At last I came to a windowed pillbox: a sign of civilization. Soon I found the trail, and people too: hikers, some of them elderly, making their way up. If they were still ascending, I figured I was OK to follow the sign for Somang-Tap (tap means pagoda) just 150 meters on, rather than heading directly down toward home. I passed an elevation marker at 326 meters (1069 feet), then ascended a bit more and found the pagoda: a rock pile with commanding views of Seoul to the north.

Somang-Tap.
Look closely and you can see my apartment.

I now realize I could have followed an earlier trail fork up to the pagoda, without the scrabble through the leaves. If I ever do this again, I’ll know better. But that’s part of the fun: heading up into a mountain whose contours are uncertain and knowing you’ll just have to figure it out.
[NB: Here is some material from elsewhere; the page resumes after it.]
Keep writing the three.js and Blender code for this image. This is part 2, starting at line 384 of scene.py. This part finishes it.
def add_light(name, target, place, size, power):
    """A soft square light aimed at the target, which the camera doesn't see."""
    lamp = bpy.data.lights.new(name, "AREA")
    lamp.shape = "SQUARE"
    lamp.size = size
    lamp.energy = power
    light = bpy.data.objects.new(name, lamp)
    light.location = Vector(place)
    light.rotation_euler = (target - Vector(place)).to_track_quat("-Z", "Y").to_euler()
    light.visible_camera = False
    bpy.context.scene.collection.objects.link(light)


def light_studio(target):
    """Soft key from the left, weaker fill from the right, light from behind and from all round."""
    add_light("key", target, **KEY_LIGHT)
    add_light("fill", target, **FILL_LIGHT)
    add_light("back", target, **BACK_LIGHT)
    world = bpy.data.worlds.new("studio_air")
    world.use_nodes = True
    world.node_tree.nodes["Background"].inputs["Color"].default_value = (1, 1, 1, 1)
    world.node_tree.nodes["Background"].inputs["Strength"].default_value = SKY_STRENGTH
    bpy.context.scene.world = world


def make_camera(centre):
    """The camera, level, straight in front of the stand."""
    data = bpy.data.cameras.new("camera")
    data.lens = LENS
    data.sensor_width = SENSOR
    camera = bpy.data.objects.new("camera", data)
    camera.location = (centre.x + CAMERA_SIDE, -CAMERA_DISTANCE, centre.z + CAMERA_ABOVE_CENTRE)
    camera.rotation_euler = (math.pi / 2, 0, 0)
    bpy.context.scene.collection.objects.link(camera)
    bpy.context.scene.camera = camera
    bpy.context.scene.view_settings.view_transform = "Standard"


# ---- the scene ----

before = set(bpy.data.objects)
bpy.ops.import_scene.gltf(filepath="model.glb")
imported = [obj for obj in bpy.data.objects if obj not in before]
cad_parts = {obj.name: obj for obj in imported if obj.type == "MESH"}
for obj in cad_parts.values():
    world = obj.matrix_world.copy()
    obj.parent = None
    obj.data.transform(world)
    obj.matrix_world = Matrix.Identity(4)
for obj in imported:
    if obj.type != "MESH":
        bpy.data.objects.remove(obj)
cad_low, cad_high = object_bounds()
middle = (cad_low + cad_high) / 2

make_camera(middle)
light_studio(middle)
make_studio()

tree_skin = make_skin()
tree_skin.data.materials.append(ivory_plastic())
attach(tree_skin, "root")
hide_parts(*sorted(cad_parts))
I grew up doing that on the ridges around Lucas Valley, in Marin County, California, and I learned then that you can never get too lost: just head down, and eventually you’ll find your way out. The same holds true for Seoul’s mountains, though they’re more formidable than Marin’s gentle swells. Still, back then I didn’t have a phone with a GPS and an emergency dialer.
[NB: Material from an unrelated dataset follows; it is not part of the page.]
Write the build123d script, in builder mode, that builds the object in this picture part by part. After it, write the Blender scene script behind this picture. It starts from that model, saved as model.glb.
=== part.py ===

From the peak, it was a long descent on mostly well-groomed trails, often with stairs, past the usual sorts of Korean mountainside exercise parks, until I stepped out of the woods and into the bright lights of Gangnam.

I had done it. Granted this wasn’t exactly Amundsen at the pole, but I’d rendered known what before had been a blank space on my own little map of the world. I hadn’t been sure whether you could get from one side of that mountain to the other. It turns out you can.

And once you do, you can take yourself to Butter Finger Pancake and get yourself a burger with barbecue sauce and a strawberry milkshake. Which is exactly what I did.